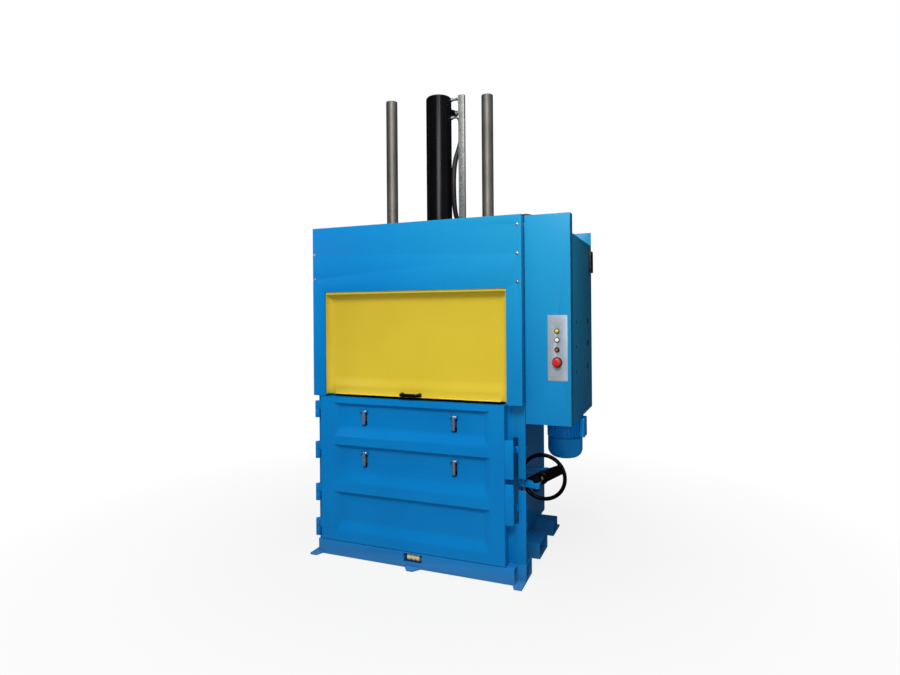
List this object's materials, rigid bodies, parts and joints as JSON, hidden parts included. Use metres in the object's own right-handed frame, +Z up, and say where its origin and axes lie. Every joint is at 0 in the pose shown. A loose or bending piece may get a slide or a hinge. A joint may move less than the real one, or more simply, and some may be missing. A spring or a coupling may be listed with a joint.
{
  "type": "vertical recycling baler",
  "caption": "Upright waste baler: a hydraulic platen presses material in a steel chamber behind a lifting guard and a side-hung door that a handwheel locks with claws.",
  "frame": {"origin": "on the floor at the centre of the corner anchor holes, under the press axis", "axes": "+X to the right along the front, +Y from the door to the rear wall, +Z up"},
  "size_m": [1.716, 1.113, 3.085],
  "materials": {
    "blue_paint": "satin powder coat",
    "yellow_paint": "satin powder coat",
    "black_paint": "semi-gloss enamel",
    "ground_steel": "ground and polished",
    "zinc_steel": "zinc plated",
    "galvanised_steel": "galvanised",
    "bronze": "machined bronze",
    "hose_rubber": "smooth",
    "nylon": "turned",
    "black_plastic": "fine grain",
    "grey_paint": "matt",
    "dark_paint": "matt",
    "yellow_lens": "clear moulding",
    "white_plastic": "moulded",
    "red_plastic": "moulded"
  },
  "bodies": {
    "frame": {"base_beams": "blue_paint", "anchor_lugs": "blue_paint", "front_sill": "blue_paint", "roller_pin": "zinc_steel", "chamber_plates": "blue_paint", "front_flanges": "blue_paint", "rear_posts": "blue_paint", "crosshead": "blue_paint", "guide_bushes": "bronze", "cylinder_barrel": "black_paint", "cylinder_gland": "bronze", "flange_bolts": "zinc_steel", "hose_rail": "galvanised_steel", "rail_studs": "zinc_steel", "hoses": "hose_rubber", "hose_fittings": "zinc_steel", "front_cover": "blue_paint", "cover_screws": "zinc_steel", "guard_rails": "blue_paint", "frame_hinges": "blue_paint", "hinge_pins": "zinc_steel", "lock_bearings": "blue_paint", "spindle_bracket": "blue_paint", "cabinet_front": "blue_paint", "cabinet_box": "blue_paint", "cabinet_brackets": "blue_paint", "cabinet_fittings": "black_plastic", "control_plate": "grey_paint", "control_bezels": "black_plastic", "indicator_lamp": "yellow_lens", "motor_body": "blue_paint", "fan_cover": "blue_paint", "terminal_box": "blue_paint", "power_pack": "dark_paint"},
    "platen": {"platen": "blue_paint", "piston_rod": "ground_steel", "guide_columns": "ground_steel"},
    "guard": {"guard_panel": "yellow_paint", "guard_shoes": "black_plastic", "guard_handle": "black_plastic"},
    "door": {"door_shell": "blue_paint", "dog_lugs": "blue_paint", "dog_pins": "zinc_steel", "lock_plates": "blue_paint", "door_hinges": "blue_paint"},
    "dog_upper_left": {"dog_1": "zinc_steel"},
    "dog_upper_right": {"dog_2": "zinc_steel"},
    "dog_lower_left": {"dog_3": "zinc_steel"},
    "dog_lower_right": {"dog_4": "zinc_steel"},
    "lock_shaft": {"lock_shaft": "zinc_steel", "lock_claws": "zinc_steel", "lock_arm": "zinc_steel"},
    "clevis": {"lock_clevis": "zinc_steel"},
    "wheel": {"spindle": "zinc_steel", "handwheel": "black_paint"},
    "roller": {"chain_roller": "nylon"},
    "rotor": {"motor_rotor": "ground_steel"},
    "start": {"start_button": "white_plastic"},
    "selector": {"selector": "black_plastic"},
    "stop": {"stop_button": "red_plastic"}
  },
  "joints": [
    {"name": "platen_stroke", "type": "slide", "parent": "frame", "child": "platen", "axis": [0, 0, -1], "range_m": [0, 0.88]},
    {"name": "guard_lift", "type": "slide", "parent": "frame", "child": "guard", "axis": [0, 0, 1], "range_m": [0, 0.62]},
    {"name": "door_swing", "type": "hinge", "parent": "frame", "child": "door", "pos_m": [-0.7, -0.463, 0.55], "axis": [0, 0, -1], "range_deg": [0, 130]},
    {"name": "dog_upper_left_swing", "type": "hinge", "parent": "door", "child": "dog_upper_left", "pos_m": [-0.337, -0.479, 0.952], "axis": [-1, 0, 0], "range_deg": [0, 28], "stiffness_Nm_per_rad": 0.8, "springref_deg": -34.38},
    {"name": "dog_upper_right_swing", "type": "hinge", "parent": "door", "child": "dog_upper_right", "pos_m": [0.284, -0.479, 0.952], "axis": [-1, 0, 0], "range_deg": [0, 28], "stiffness_Nm_per_rad": 0.8, "springref_deg": -34.38},
    {"name": "dog_lower_left_swing", "type": "hinge", "parent": "door", "child": "dog_lower_left", "pos_m": [-0.337, -0.479, 0.684], "axis": [-1, 0, 0], "range_deg": [0, 28], "stiffness_Nm_per_rad": 0.8, "springref_deg": -34.38},
    {"name": "dog_lower_right_swing", "type": "hinge", "parent": "door", "child": "dog_lower_right", "pos_m": [0.284, -0.479, 0.684], "axis": [-1, 0, 0], "range_deg": [0, 28], "stiffness_Nm_per_rad": 0.8, "springref_deg": -34.38},
    {"name": "lock_turn", "type": "hinge", "parent": "frame", "child": "lock_shaft", "pos_m": [0.68, -0.358, 0.565], "axis": [0, 0, 1], "range_deg": [-14.2, 0.2]},
    {"name": "spindle_feed", "type": "slide", "parent": "frame", "child": "clevis", "axis": [0, -1, 0], "range_m": [0, 0.0263]},
    {"name": "wheel_turn", "type": "hinge", "parent": "clevis", "child": "wheel", "pos_m": [0.765, -0.2, 0.565], "axis": [0, -1, 0], "range_deg": [0, 1881.5]},
    {"name": "roller_spin", "type": "hinge", "parent": "frame", "child": "roller", "pos_m": [0.007, -0.465, 0.062], "axis": [1, 0, 0], "continuous": true},
    {"name": "motor_spin", "type": "hinge", "parent": "frame", "child": "rotor", "pos_m": [0.861, 0.022, 0.8], "axis": [0, 0, 1], "continuous": true},
    {"name": "start_press", "type": "slide", "parent": "frame", "child": "start", "axis": [0, 1, 0], "range_m": [0, 0.004], "stiffness_N_per_m": 400, "springref_m": -0.002},
    {"name": "selector_turn", "type": "hinge", "parent": "frame", "child": "selector", "pos_m": [0.905, -0.428, 1.367], "axis": [0, 1, 0], "range_deg": [-45, 45]},
    {"name": "stop_press", "type": "slide", "parent": "frame", "child": "stop", "axis": [0, 1, 0], "range_m": [0, 0.004], "stiffness_N_per_m": 900, "springref_m": -0.002}
  ],
  "couplings": [
    {"joint": "spindle_feed", "follows": "wheel_turn", "m_per_rad": 0.00079577},
    {"joint": "lock_turn", "follows": "wheel_turn", "ratio": -0.0074409}
  ]
}
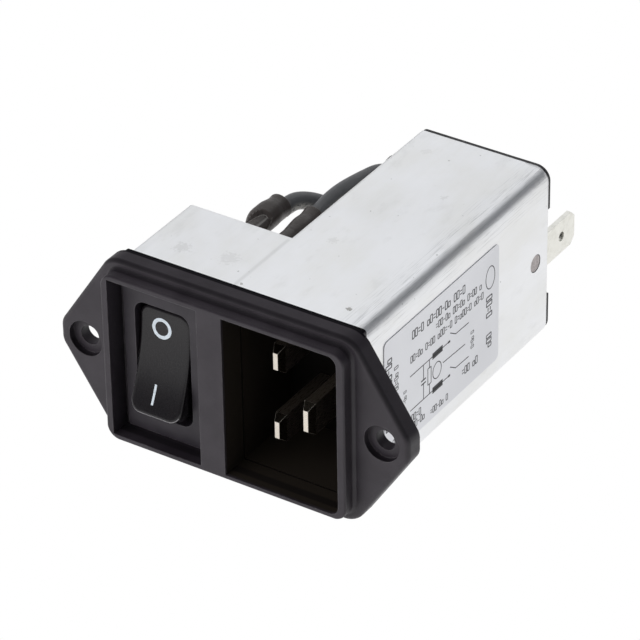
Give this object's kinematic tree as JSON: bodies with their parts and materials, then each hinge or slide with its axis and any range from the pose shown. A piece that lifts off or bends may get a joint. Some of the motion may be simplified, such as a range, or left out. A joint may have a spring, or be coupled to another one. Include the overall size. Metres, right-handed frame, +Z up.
{
  "type": "emi line filter",
  "caption": "Panel-mount mains inlet with a rocker switch and an L-shaped sheet-metal can that holds the line filter, joined by jumper leads.",
  "frame": {"origin": "midway between the two screw holes, in the plane where the back of the flange seats on the panel", "axes": "+X to the right seen from the front, +Y into the panel along the can, +Z up"},
  "size_m": [0.0658, 0.074, 0.0344],
  "materials": {
    "bezel_plastic": "moulded, fine grain",
    "switch_plastic": "moulded, satin",
    "rocker_plastic": "moulded, satin",
    "blade_nickel": "nickel plated brass",
    "plunger_plastic": "natural",
    "spring_steel": "drawn wire",
    "contact_copper": "bare copper alloy",
    "terminal_brass": "stamped",
    "can_steel": "tinned sheet, bent",
    "cover_plastic": "moulded",
    "tab_tinned": "tinned brass",
    "rivet_steel": "plain",
    "board_laminate": "laminate",
    "ferrite": "sintered, coated",
    "enamelled_copper": "enamelled wire",
    "capacitor_case": "moulded case",
    "capacitor_disc": "dipped",
    "resistor_body": "coated",
    "lead_pvc": "extruded",
    "sleeve_shrink": "shrunk",
    "grommet_rubber": "moulded",
    "label_film": "satin film"
  },
  "bodies": {
    "housing": {"front_bezel": "bezel_plastic", "switch_housing": "switch_plastic", "line_pin": "blade_nickel", "neutral_pin": "blade_nickel", "earth_pin": "blade_nickel", "common_terminal_left": "terminal_brass", "common_terminal_right": "terminal_brass", "load_terminal_left": "terminal_brass", "load_terminal_right": "terminal_brass", "line_link": "terminal_brass", "neutral_link": "terminal_brass", "filter_can": "can_steel", "rear_cover": "cover_plastic", "earth_tab": "tab_tinned", "earth_rivet": "rivet_steel", "earth_strap": "terminal_brass", "circuit_board": "board_laminate", "choke_core": "ferrite", "choke_winding_line": "enamelled_copper", "choke_winding_neutral": "enamelled_copper", "line_capacitor": "capacitor_case", "earth_capacitor_left": "capacitor_disc", "earth_capacitor_right": "capacitor_disc", "bleed_resistor": "resistor_body", "load_tab_line": "tab_tinned", "load_tab_neutral": "tab_tinned", "lead_a": "lead_pvc", "lead_b": "lead_pvc", "lead_sleeve_a": "sleeve_shrink", "lead_sleeve_b": "sleeve_shrink", "grommet_a": "grommet_rubber", "grommet_b": "grommet_rubber", "rating_label": "label_film"},
    "rocker": {"rocker": "rocker_plastic", "plunger_left": "plunger_plastic", "plunger_right": "plunger_plastic", "plunger_spring_left": "spring_steel", "plunger_spring_right": "spring_steel"},
    "lever_left": {"contact_lever_left": "contact_copper"},
    "lever_right": {"contact_lever_right": "contact_copper"}
  },
  "joints": [
    {"name": "rocker_tilt", "type": "hinge", "parent": "housing", "child": "rocker", "pos_m": [-0.013, -0.001, 0], "axis": [1, 0, 0], "range_deg": [0, 28]},
    {"name": "lever_left_tilt", "type": "hinge", "parent": "housing", "child": "lever_left", "pos_m": [-0.0159, 0.00668, 0], "axis": [1, 0, 0], "range_deg": [-16, 0]},
    {"name": "lever_right_tilt", "type": "hinge", "parent": "housing", "child": "lever_right", "pos_m": [-0.0101, 0.00668, 0], "axis": [1, 0, 0], "range_deg": [-16, 0]}
  ],
  "couplings": [
    {"joint": "lever_left_tilt", "follows": "rocker_tilt", "ratio": -0.5714},
    {"joint": "lever_right_tilt", "follows": "rocker_tilt", "ratio": -0.5714}
  ]
}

________________________

▶ **Problem to solve**: Reproduce each line from the records that contains the word "where".

▶ **Result of this task**:
List this object's materials, rigid bodies, parts and joints as JSON, hidden parts included. Use metres in the object's own right-handed frame, +Z up, and say where its origin and axes lie. Every joint is at 0 in the pose shown. A loose or bending piece may get a slide or a hinge. A joint may move less than the real one, or more simply, and some may be missing. A spring or a coupling may be listed with a joint.
  "frame": {"origin": "midway between the two screw holes, in the plane where the back of the flange seats on the panel", "axes": "+X to the right seen from the front, +Y into the panel along the can, +Z up"},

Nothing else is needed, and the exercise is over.